Equality in Suita's conjecture and metrics of constant Gaussian curvature

TL;DR

This paper offers a new proof of the equality condition in Suita's conjecture for open Riemann surfaces, linking the Bergman kernel, capacity, and geometric properties without relying on the $L^2$ extension theorem.

Contribution

It provides a novel proof avoiding the $L^2$ extension theorem, using Maitani and Yamaguchi's variation formula, and characterizes surfaces via constant Gaussian curvature of the Bergman kernel.

Findings

Characterization of Riemann surfaces with constant Gaussian curvature

Relation between Bergman kernel and disc quotients

Results on planar domains without Bergman-completeness

Abstract

Without using the $L^2$ extension theorem, we provide a new proof of the equality part in Suita's conjecture, which states that for any open Riemann surface admitting a Green's function, the Bergman kernel and the logarithmic capacity coincide at one point if and only if the surface is biholomorphic to a disc possibly less a relatively closed polar set.
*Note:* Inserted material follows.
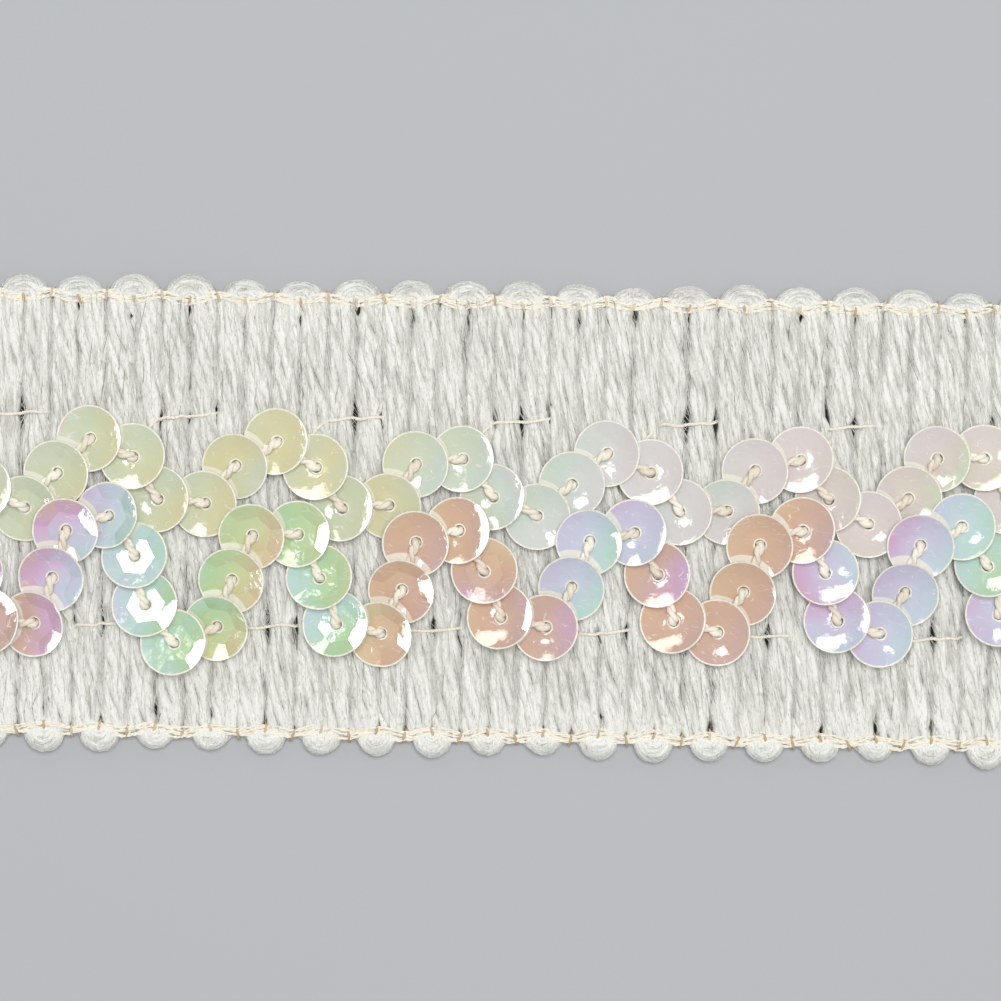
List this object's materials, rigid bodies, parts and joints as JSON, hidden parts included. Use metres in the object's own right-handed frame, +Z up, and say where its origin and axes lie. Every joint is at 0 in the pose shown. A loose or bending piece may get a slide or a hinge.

In comparison with Guan and Zhou's proof, our proof essentially depends on Maitani and Yamaguchi's variation formula for the Bergman kernel, and we explore the harmonicity in such variations. As applications, we characterize the above surface by the constant Gaussian curvature property of the Bergman kernel or metric, and also find the relations with disc quotients. Additionally, we obtain results on planar domains without the Bergman-completeness assumption.